Re: [PATCH net v3] net/mana: Fix auxiliary device double-delete race
From: Jakub Kicinski
Date: Tue May 05 2026 - 21:28:45 EST
This is an AI-generated review of your patch. The human sending this
email has considered the AI review valid, or at least plausible.
---
net/mana: Fix auxiliary device double-delete race
This commit modifies remove_adev() to use xchg() to atomically claim the
auxiliary device pointer.

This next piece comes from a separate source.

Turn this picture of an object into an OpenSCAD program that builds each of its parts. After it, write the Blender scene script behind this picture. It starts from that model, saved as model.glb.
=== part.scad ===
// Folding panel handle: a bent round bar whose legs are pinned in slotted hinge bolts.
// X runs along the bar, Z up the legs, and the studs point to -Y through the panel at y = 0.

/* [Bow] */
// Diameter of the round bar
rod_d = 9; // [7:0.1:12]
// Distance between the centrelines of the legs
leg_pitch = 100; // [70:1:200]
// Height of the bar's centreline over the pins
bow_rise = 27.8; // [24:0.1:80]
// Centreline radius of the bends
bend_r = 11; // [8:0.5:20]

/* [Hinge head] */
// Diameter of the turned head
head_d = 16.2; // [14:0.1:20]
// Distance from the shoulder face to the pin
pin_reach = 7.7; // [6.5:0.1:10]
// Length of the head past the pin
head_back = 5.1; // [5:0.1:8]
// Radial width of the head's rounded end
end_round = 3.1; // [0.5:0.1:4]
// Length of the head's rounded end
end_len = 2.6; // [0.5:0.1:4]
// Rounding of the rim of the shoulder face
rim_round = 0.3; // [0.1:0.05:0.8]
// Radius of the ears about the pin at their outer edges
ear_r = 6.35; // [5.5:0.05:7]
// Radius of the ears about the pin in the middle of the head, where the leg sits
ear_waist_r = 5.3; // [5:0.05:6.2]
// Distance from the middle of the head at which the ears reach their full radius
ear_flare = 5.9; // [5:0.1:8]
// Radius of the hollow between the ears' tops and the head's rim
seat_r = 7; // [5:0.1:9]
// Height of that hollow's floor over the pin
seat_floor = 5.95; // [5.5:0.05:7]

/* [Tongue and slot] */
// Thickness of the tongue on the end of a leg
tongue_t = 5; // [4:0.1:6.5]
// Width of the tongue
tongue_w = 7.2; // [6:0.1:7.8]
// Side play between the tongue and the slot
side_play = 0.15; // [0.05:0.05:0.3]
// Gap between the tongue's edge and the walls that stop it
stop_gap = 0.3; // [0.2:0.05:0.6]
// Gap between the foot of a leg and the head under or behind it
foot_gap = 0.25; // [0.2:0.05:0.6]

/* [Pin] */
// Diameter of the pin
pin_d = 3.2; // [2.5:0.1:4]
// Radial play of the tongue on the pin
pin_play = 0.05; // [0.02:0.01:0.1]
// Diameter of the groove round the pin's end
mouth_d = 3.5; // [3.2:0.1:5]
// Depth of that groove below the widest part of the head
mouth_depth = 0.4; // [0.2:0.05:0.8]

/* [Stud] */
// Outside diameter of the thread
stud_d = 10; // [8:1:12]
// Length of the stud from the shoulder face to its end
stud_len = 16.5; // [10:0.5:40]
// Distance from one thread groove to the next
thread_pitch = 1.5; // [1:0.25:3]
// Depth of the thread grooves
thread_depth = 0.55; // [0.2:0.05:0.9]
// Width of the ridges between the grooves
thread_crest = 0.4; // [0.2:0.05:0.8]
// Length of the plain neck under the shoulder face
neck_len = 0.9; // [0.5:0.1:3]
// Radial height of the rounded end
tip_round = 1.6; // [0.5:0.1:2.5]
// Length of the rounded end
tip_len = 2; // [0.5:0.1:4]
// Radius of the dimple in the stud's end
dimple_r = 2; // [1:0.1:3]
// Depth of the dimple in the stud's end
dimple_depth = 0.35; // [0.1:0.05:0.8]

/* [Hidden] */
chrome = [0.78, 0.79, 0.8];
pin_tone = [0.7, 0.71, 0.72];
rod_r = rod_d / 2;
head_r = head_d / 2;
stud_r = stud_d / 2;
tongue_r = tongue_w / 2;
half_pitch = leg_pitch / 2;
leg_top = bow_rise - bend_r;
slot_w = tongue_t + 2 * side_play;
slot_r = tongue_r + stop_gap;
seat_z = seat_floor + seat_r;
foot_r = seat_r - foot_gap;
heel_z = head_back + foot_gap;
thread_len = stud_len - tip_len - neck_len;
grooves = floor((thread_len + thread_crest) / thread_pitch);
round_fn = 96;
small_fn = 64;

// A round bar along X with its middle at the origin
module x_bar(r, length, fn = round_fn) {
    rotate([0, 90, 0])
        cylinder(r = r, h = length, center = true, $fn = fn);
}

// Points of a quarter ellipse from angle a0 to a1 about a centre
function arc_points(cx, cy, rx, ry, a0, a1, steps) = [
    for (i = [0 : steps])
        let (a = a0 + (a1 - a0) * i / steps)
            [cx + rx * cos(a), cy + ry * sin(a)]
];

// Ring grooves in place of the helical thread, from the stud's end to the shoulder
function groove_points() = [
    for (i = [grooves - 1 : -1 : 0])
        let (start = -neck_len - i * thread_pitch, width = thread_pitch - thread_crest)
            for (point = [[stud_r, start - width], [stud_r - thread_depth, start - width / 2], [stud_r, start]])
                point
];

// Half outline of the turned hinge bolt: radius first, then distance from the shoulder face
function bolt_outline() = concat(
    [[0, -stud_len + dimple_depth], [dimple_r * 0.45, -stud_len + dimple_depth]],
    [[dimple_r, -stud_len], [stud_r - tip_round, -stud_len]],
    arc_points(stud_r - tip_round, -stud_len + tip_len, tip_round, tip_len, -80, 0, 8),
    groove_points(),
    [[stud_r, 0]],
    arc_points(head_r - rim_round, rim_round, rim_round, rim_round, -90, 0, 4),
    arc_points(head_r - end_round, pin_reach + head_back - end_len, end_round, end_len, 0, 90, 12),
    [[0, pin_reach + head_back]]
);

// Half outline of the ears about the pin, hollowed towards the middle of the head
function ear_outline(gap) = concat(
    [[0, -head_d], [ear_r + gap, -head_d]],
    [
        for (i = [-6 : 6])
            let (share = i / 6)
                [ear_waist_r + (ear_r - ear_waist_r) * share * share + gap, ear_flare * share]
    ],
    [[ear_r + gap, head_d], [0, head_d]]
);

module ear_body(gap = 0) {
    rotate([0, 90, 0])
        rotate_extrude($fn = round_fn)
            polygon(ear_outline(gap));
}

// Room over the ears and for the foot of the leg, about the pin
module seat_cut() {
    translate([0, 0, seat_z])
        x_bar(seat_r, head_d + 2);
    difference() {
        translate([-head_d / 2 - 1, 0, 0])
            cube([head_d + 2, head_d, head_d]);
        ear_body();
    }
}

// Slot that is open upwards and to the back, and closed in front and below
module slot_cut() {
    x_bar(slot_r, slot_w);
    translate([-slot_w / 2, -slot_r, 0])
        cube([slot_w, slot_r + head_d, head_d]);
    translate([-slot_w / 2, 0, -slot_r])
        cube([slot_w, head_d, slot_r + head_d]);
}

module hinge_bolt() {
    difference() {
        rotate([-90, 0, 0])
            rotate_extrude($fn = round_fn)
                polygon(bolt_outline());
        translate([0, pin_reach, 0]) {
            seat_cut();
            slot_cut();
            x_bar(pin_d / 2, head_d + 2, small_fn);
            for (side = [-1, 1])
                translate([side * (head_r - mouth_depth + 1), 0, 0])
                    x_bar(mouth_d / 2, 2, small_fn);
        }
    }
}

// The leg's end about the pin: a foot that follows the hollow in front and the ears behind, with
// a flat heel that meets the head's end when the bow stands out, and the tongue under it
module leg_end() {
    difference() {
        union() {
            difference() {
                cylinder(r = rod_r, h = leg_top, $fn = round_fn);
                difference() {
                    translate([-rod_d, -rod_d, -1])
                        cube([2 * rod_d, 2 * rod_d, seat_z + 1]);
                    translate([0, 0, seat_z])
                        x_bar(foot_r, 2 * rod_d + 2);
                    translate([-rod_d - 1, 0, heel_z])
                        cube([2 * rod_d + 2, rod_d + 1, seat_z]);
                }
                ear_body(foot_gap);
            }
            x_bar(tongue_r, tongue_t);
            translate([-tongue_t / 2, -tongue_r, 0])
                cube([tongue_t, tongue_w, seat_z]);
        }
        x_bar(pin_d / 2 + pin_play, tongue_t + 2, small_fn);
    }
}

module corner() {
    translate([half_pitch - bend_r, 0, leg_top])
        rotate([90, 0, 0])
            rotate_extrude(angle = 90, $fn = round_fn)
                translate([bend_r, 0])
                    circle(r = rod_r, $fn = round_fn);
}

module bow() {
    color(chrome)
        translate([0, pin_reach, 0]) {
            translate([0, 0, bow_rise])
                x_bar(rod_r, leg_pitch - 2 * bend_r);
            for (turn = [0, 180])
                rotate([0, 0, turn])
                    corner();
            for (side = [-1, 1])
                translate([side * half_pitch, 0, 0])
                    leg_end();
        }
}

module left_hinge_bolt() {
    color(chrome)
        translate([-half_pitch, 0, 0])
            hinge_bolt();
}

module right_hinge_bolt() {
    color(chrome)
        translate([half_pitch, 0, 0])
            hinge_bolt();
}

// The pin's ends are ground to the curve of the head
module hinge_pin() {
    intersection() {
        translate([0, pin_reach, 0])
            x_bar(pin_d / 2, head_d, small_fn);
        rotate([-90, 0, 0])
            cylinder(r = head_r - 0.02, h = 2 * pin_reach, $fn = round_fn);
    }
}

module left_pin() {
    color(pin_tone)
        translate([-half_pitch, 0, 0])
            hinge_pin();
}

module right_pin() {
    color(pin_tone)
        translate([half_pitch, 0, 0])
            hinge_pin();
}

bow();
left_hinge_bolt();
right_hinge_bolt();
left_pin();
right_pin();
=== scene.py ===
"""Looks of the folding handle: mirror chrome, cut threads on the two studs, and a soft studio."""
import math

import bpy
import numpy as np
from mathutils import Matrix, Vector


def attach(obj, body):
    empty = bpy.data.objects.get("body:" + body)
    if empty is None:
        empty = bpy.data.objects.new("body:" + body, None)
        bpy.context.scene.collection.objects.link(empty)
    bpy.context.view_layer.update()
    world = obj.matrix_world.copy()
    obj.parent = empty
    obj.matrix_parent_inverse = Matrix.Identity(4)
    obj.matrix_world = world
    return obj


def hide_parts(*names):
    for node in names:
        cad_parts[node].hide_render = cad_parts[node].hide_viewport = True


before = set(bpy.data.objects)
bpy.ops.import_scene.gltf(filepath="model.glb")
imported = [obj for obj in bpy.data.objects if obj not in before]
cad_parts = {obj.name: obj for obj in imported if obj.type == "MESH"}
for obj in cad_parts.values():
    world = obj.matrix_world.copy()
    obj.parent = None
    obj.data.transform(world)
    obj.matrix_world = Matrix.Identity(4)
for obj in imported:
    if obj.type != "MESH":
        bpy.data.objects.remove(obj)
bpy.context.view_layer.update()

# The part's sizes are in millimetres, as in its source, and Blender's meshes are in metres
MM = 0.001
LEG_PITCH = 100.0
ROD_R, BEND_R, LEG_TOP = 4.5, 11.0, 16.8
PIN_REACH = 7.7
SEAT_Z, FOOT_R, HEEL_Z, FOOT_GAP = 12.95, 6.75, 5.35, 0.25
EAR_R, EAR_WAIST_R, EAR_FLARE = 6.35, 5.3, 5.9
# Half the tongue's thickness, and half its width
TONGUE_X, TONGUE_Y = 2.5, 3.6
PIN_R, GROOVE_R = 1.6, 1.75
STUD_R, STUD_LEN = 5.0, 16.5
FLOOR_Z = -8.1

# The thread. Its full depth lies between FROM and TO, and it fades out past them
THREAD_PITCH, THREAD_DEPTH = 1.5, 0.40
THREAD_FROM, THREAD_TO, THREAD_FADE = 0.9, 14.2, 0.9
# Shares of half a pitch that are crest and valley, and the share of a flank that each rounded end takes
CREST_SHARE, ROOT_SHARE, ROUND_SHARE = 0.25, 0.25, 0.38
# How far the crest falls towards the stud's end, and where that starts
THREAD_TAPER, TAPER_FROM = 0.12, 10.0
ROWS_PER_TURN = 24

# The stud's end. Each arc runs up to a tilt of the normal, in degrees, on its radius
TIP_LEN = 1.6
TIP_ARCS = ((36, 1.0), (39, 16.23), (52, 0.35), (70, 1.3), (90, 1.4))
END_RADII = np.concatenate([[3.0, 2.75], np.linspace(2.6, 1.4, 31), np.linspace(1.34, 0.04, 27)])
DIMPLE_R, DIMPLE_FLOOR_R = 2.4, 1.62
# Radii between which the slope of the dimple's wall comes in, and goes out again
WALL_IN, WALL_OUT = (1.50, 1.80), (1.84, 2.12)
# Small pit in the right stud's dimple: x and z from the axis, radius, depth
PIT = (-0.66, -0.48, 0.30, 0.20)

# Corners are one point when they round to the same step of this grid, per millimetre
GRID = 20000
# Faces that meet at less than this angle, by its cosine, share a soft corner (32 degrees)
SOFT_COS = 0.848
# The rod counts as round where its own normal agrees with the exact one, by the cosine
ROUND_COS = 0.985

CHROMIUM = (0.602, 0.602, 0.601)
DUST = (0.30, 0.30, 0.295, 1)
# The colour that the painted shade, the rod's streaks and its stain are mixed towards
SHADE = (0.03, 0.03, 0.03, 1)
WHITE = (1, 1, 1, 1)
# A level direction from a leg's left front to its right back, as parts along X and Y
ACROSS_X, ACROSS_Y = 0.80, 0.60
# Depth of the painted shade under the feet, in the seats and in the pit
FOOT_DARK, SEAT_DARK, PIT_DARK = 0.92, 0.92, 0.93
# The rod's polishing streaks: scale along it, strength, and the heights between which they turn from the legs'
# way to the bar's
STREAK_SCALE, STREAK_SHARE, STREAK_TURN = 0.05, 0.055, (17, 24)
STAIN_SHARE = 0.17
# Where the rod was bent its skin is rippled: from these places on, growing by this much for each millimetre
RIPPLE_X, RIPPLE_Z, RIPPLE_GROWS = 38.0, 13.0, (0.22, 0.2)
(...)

This change is intended to prevent a double-free
race between the PCI eject path and the service reset workqueue.
> diff --git a/drivers/net/ethernet/microsoft/mana/mana_en.c b/drivers/net/ethernet/microsoft/mana/mana_en.c
> index a654b3699c4c5..dd4f4215ab434 100644
> --- a/drivers/net/ethernet/microsoft/mana/mana_en.c
> +++ b/drivers/net/ethernet/microsoft/mana/mana_en.c
> @@ -3465,14 +3465,19 @@ static void adev_release(struct device *dev)
>
> static void remove_adev(struct gdma_dev *gd)
> {
> - struct auxiliary_device *adev = gd->adev;
> - int id = adev->id;
> + struct auxiliary_device *adev;
> + int id;
> +
> + adev = xchg(&gd->adev, NULL);
> + if (!adev)
> + return;
Does this xchg() operation act as an ad-hoc synchronization gate rather
than properly synchronizing the concurrent teardown paths?

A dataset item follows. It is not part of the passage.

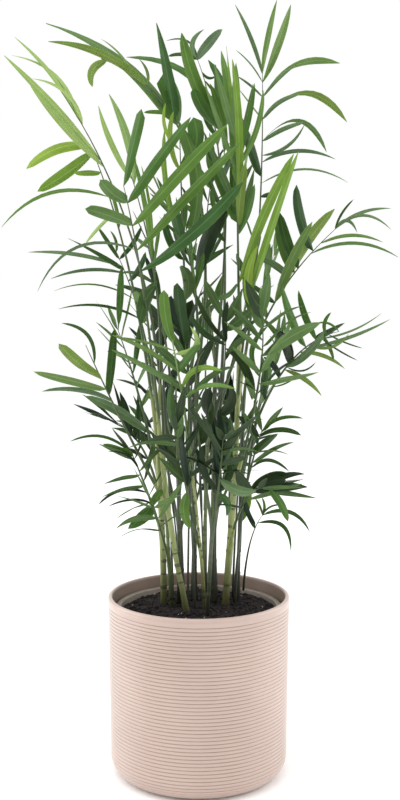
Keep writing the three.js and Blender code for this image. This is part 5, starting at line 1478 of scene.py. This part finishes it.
@dataclass
class Canes:
    """The stems: slim ringed canes, each with the sheaths of its fronds and a closed young spear on top."""

    sides: int = 14
    step: float = 1.5
    start: float = 136.0
    ridge: float = 0.16
    sheath_sides: int = 10
    sheath_rows: tuple[int, int] = (12, 9)
    sheath_length: float = 34.0
    sheath_reach: Pair = (0.035, 0.17)
    spear_length: Pair = (26.0, 46.0)
    shoots: int = 12
    shoot_field: tuple[Pair, Pair] = ((-26, -10), (32, 36))
    shoot_height: Pair = (90.0, 210.0)
    shoot_gap: float = 4.2
    scar_gap: Pair = (11.0, 24.0)
    scar_width: float = 1.3
    sway: float = 0.35
    sway_waves: Pair = (17.0, 23.0)
    seed: int = 7

    def make(self) -> None:
        """Builds the canes one by one, then all the sheaths, all the spears and all the shoots."""
        canes = {look: look.value.make() for look in CaneLook}
        ring = CANE_RING.make()
        for number, (name, stem) in enumerate(STEMS.items()):
            skin = Skin()
            self._cane(skin, stem, np.random.default_rng(self.seed + number))
            skin.build(f"cane_{name}", [canes[stem.look], ring], [f"stem_{name}"])
        self._sheaths(list(canes.values()))
        self._spears(canes[CaneLook.GREEN])
        self._shoots(canes[CaneLook.DARK])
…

While using xchg() ensures the adev pointer itself is only freed once, the
rest of the teardown sequence appears to remain unprotected. If the PCI
remove path and the service reset workqueue run concurrently, one thread
might successfully claim and process the adev, causing the other thread to
return early from remove_adev().
However, the thread returning early will then continue its execution into
the rest of mana_remove() or mana_rdma_remove(). This could allow the first
thread to proceed and free critical structures:
mana_remove() {
...
remove_adev(gd);
...
free_netdev(ndev);
...
kfree(ac);
}
while the second thread concurrently iterates and accesses those same
structures.
Could this concurrent execution lead to a use-after-free on ndev or ac?
Should the teardown sequence be synchronized using a proper lock, such as
the device lock, or by synchronously canceling the service work in the
remove path, instead of relying on an atomic operation?
[ ... ]
--
pw-bot: cr